### Challenge
Below is the data. Give it again, complete and exact.

### Dataset content

_ _ _

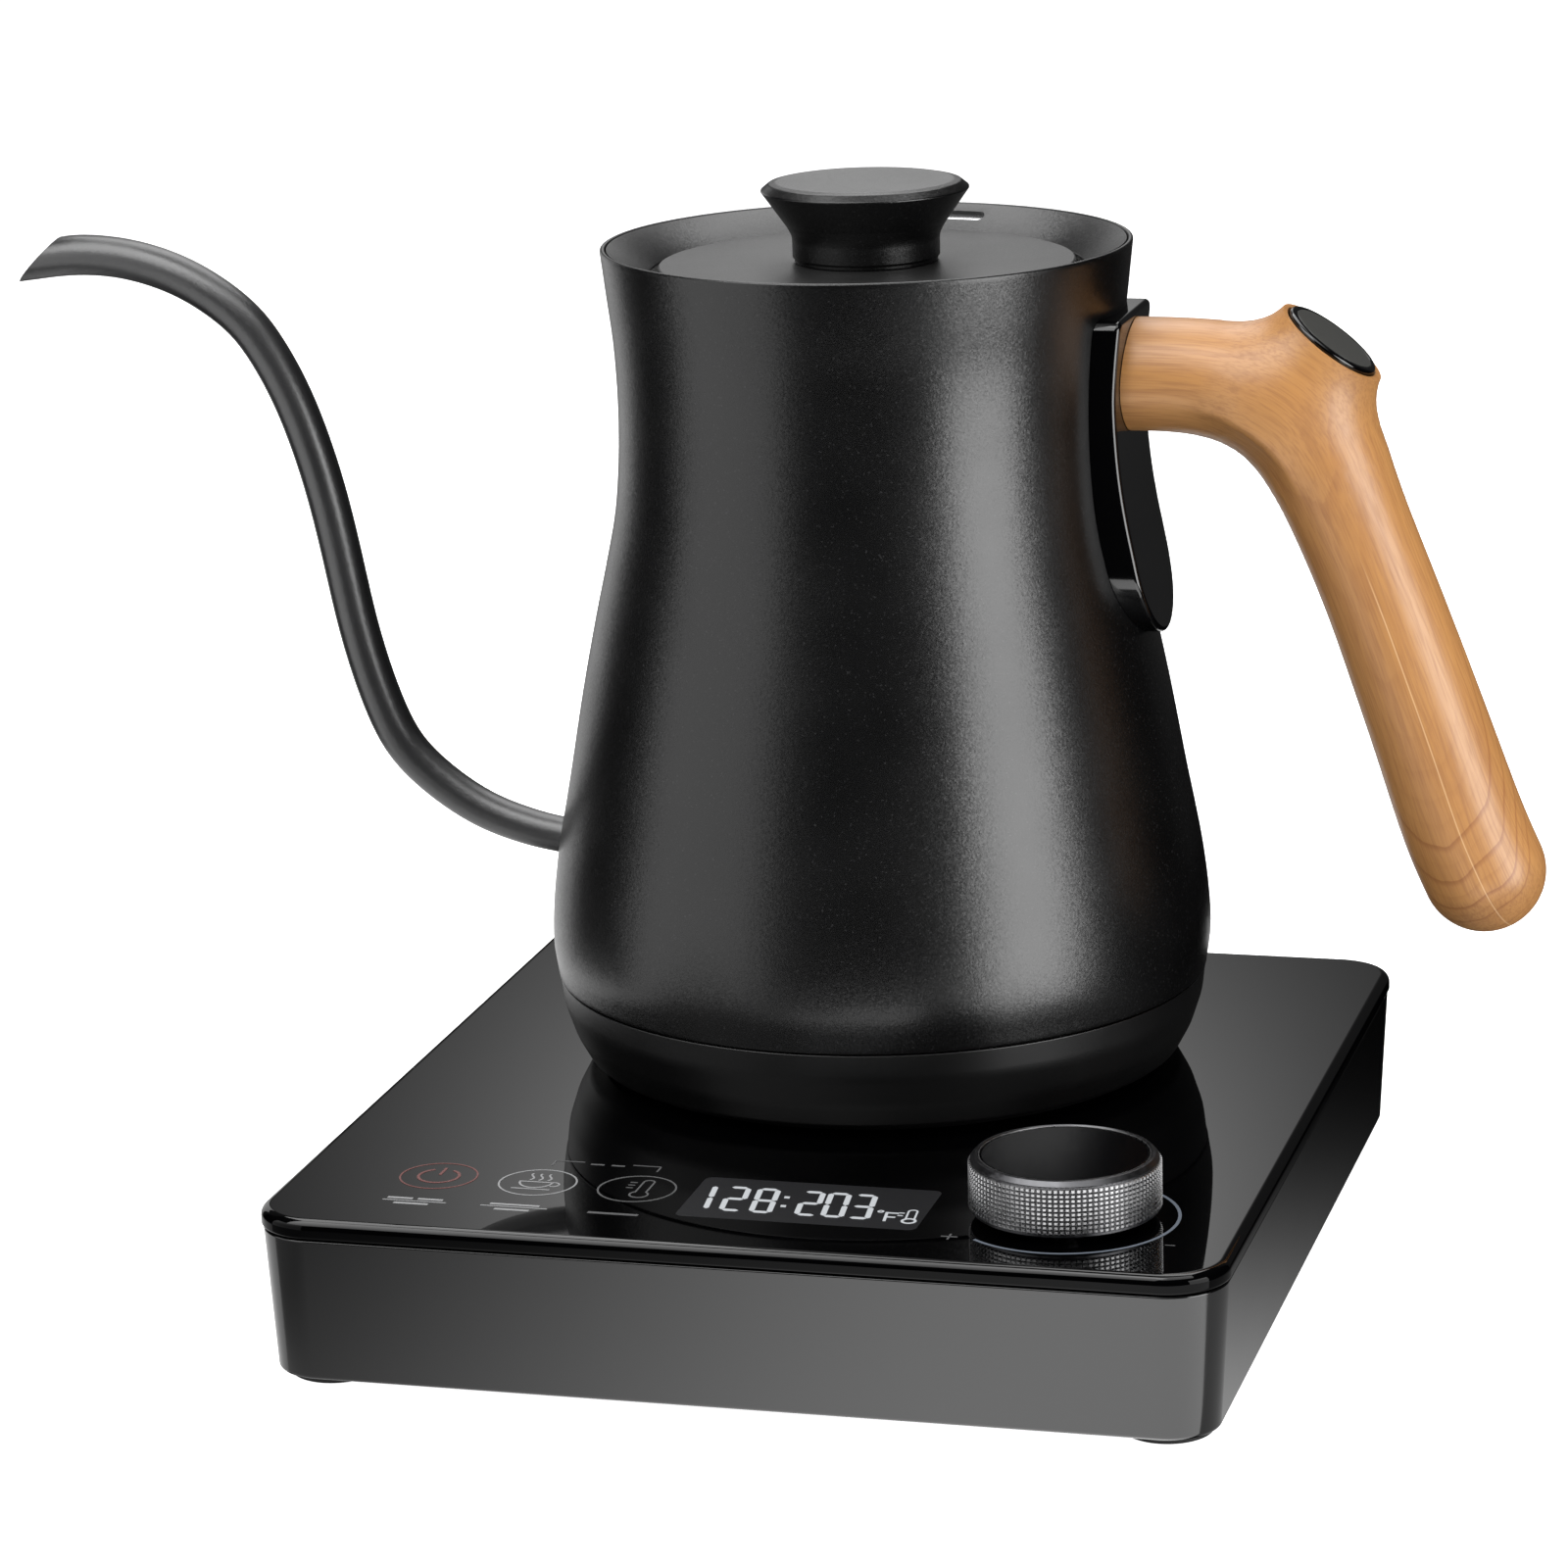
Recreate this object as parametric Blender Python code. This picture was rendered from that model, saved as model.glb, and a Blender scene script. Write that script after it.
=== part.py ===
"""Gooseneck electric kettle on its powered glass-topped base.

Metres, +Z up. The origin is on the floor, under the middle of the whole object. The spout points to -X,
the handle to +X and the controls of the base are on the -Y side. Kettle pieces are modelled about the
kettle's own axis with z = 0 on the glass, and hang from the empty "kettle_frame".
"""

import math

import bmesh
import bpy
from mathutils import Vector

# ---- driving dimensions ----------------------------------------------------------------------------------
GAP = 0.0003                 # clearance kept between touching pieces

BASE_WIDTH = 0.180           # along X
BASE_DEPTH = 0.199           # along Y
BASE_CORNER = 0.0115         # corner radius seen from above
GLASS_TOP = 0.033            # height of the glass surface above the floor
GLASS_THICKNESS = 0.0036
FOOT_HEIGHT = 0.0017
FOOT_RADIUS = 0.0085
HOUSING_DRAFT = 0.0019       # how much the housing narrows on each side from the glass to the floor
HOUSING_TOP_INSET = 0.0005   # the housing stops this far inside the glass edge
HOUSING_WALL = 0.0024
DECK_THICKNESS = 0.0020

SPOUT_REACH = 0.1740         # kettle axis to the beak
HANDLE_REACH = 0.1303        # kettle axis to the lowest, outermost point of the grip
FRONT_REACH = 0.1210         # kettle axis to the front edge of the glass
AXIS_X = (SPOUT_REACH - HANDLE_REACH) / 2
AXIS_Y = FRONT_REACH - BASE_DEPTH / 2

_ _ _

### Full output
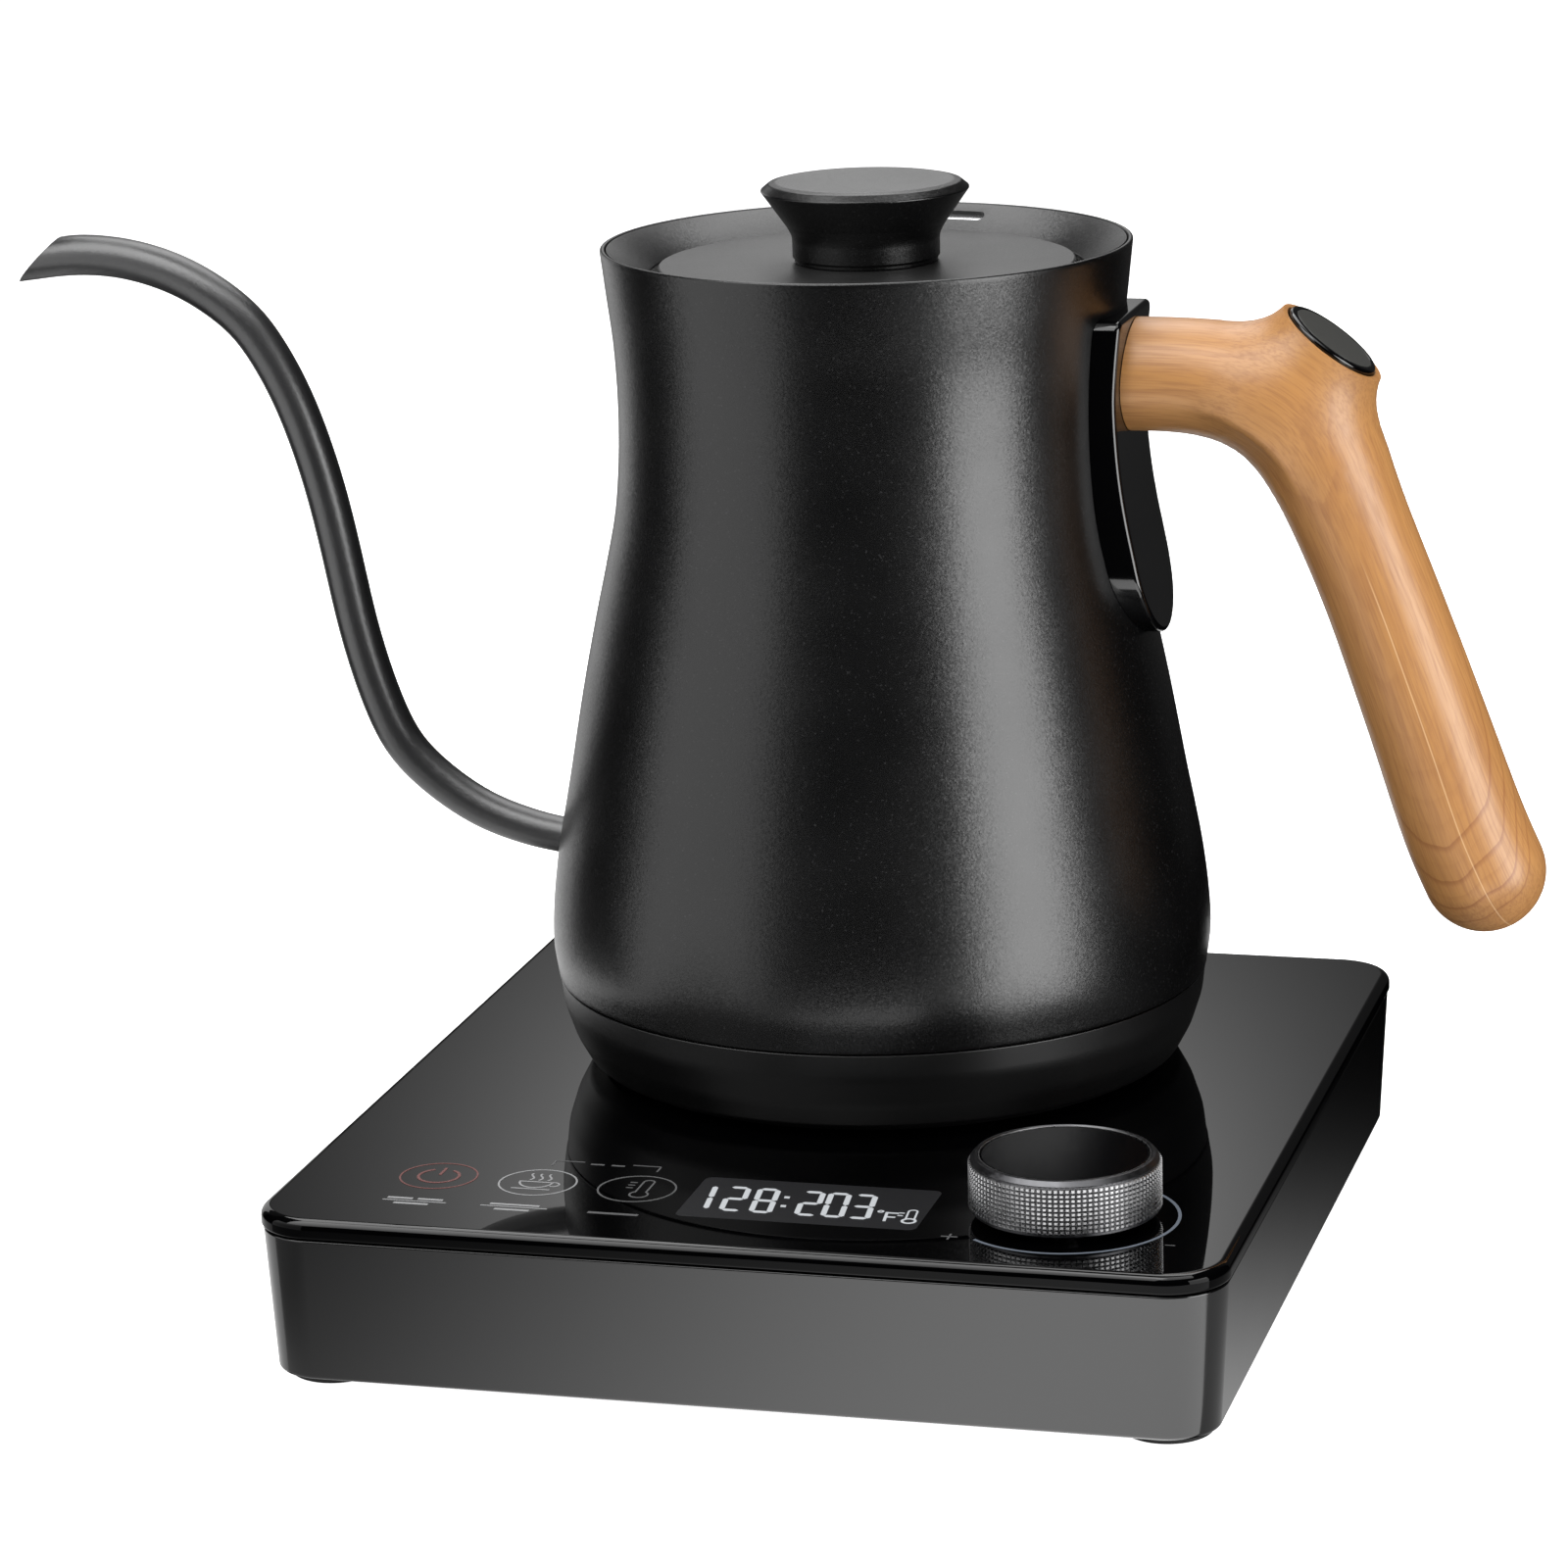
Recreate this object as parametric Blender Python code. This picture was rendered from that model, saved as model.glb, and a Blender scene script. Write that script after it.
=== part.py ===
"""Gooseneck electric kettle on its powered glass-topped base.

Metres, +Z up. The origin is on the floor, under the middle of the whole object. The spout points to -X,
the handle to +X and the controls of the base are on the -Y side. Kettle pieces are modelled about the
kettle's own axis with z = 0 on the glass, and hang from the empty "kettle_frame".
"""

import math

import bmesh
import bpy
from mathutils import Vector

# ---- driving dimensions ----------------------------------------------------------------------------------
GAP = 0.0003                 # clearance kept between touching pieces

BASE_WIDTH = 0.180           # along X
BASE_DEPTH = 0.199           # along Y
BASE_CORNER = 0.0115         # corner radius seen from above
GLASS_TOP = 0.033            # height of the glass surface above the floor
GLASS_THICKNESS = 0.0036
FOOT_HEIGHT = 0.0017
FOOT_RADIUS = 0.0085
HOUSING_DRAFT = 0.0019       # how much the housing narrows on each side from the glass to the floor
HOUSING_TOP_INSET = 0.0005   # the housing stops this far inside the glass edge
HOUSING_WALL = 0.0024
DECK_THICKNESS = 0.0020

SPOUT_REACH = 0.1740         # kettle axis to the beak
HANDLE_REACH = 0.1303        # kettle axis to the lowest, outermost point of the grip
FRONT_REACH = 0.1210         # kettle axis to the front edge of the glass
AXIS_X = (SPOUT_REACH - HANDLE_REACH) / 2
AXIS_Y = FRONT_REACH - BASE_DEPTH / 2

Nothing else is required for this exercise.